Otto Moilan was born in Finland in 1881.  After finishing school he studied painting privately and received some art instruction at the Helsingfors Art School (Finland).  He then immigrated to Duluth/Superior, Minnesota where he operated a photography studio.  Moving to Minneapolis, he attended the Minneapolis School of Art for four years.  During that period, he studied with Robert Koehler and Knute Heldner. 

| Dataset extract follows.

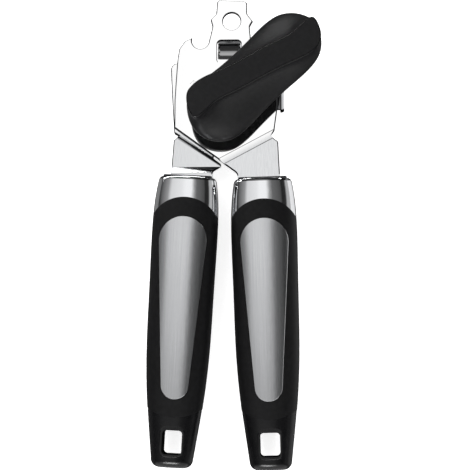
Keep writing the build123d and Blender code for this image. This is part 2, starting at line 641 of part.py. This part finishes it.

The first showing of one of his paintings, Road to the River, was at the Minnesota State Art Society exhibition in 1914. Three paintings were accepted for exhibition at the State Fair in 1926. One, The Mills, was given honorable mention. In 1929, Moilan became an instructor at the Kansas City 
Art Institute. Shortly after the move, a fire destroyed Moilan's studio, and about fifty of his landscape and portraits were lost.  A November 1930 article in the Kansas City Journal Post reports that the "Alden [Gallery] offers a fine array of monotypes by Otto Moilan, a Minneapolis artist now living in Kansas City". 

 

Moilan was primarily a painter; his prints appear to have been mostly monotypes [woodcuts], although there are a few in other techniques.  He also painted a number of Kansas City, Mo. city scenes as part of a W. P. A. project during the 1930's.

 

Otto Moilan died October 23, 1937 in Kansas City, Missouri.